Error recovering
Since v0.1.0, memefish.ParseXXX
methods returns AST node(s) even if an error is reproted.
That is, if we try to parse incomplete SQL such as:
SELECT (1 +) + (* 2)
Then, the following two errors are reported:
syntax error: :1:12: unexpected token: )
1| SELECT (1 +) + (* 2)
| ^
syntax error: :1:17: unexpected token: *
1| SELECT (1 +) + (* 2)
| ^
Hoever, the AST is also returned:
&ast.QueryStatement{
Query: &ast.Select{
Results: []ast.SelectItem{
&ast.ExprSelectItem{
Expr: &ast.BinaryExpr{
Op: "+",
Left: &ast.ParenExpr{
Lparen: 7,
Rparen: 11,
Expr: &ast.BadExpr{
BadNode: &ast.BadNode{
NodePos: 8,
NodeEnd: 11,
Tokens: []*token.Token{
&token.Token{
Kind: "<int>",
Raw: "1",
Base: 10,
Pos: 8,
End: 9,
},
&token.Token{
Kind: "+",
Space: " ",
Raw: "+",
Pos: 10,
End: 11,
},
},
},
},
},
Right: &ast.ParenExpr{
Lparen: 15,
Rparen: 19,
Expr: &ast.BadExpr{
BadNode: &ast.BadNode{
NodePos: 16,
NodeEnd: 19,
Tokens: []*token.Token{
&token.Token{
Kind: "*",
Raw: "*",
Pos: 16,
End: 17,
},
&token.Token{
Kind: "<int>",
Space: " ",
Raw: "2",
Base: 10,
Pos: 18,
End: 19,
},
},
},
},
},
},
},
},
},
}
Thus, the places where the error occurred are filled with the ast.BadXXX
nodes (ast.BadExpr
in this example).
How méméfish performs error recovery
This section explains how méméfish performs error recovery.
In méméfish, a recovery point is set when parsing a syntax where some multiple types of AST nodes are the result.

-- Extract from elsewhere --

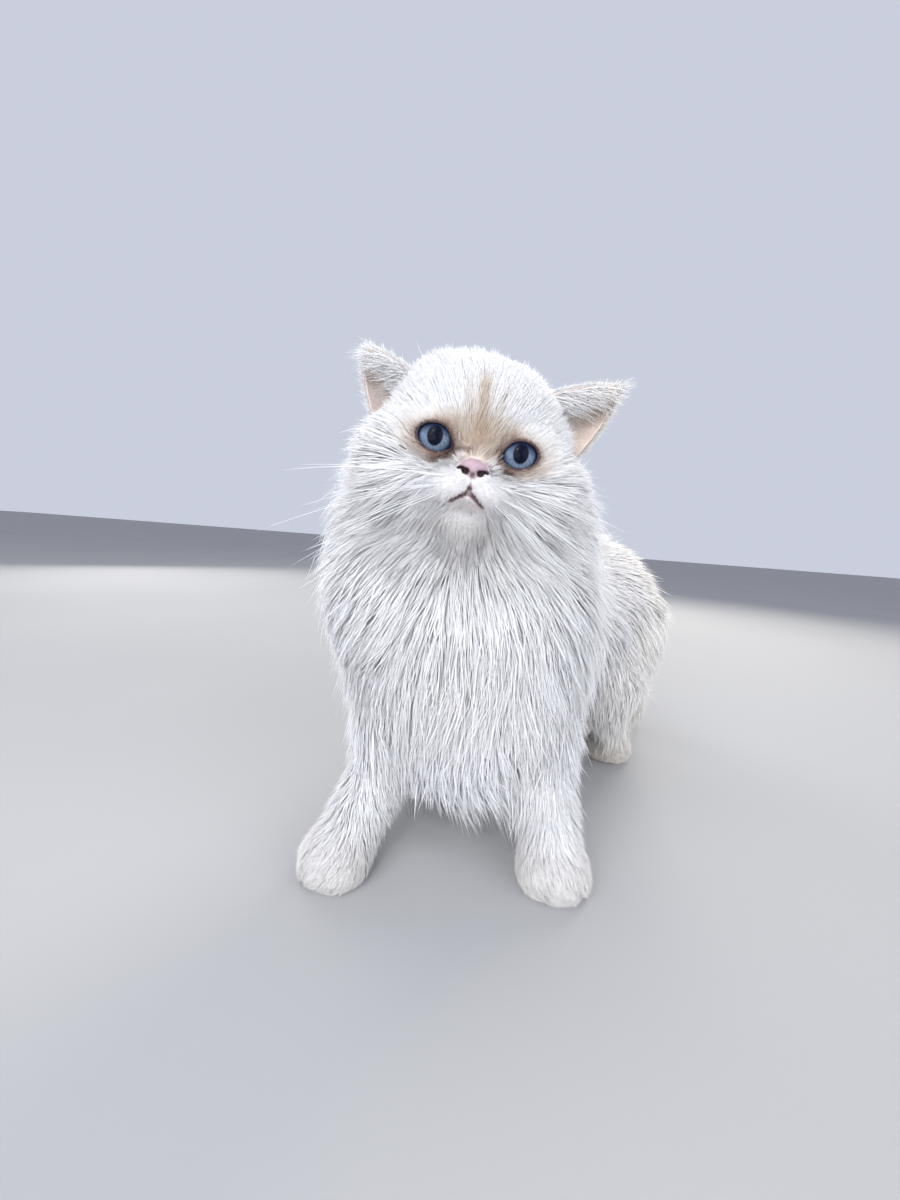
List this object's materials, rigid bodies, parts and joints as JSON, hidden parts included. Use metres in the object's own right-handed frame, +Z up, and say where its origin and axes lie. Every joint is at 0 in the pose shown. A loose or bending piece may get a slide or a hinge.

For example, when parsing an parenthesized expression, the recovery point is set after the open parenthesis (
.
If an error occurs in the parenthesized expression, the parser backtracks to the recovery point and skips the tokens until the parenthesized expression ends.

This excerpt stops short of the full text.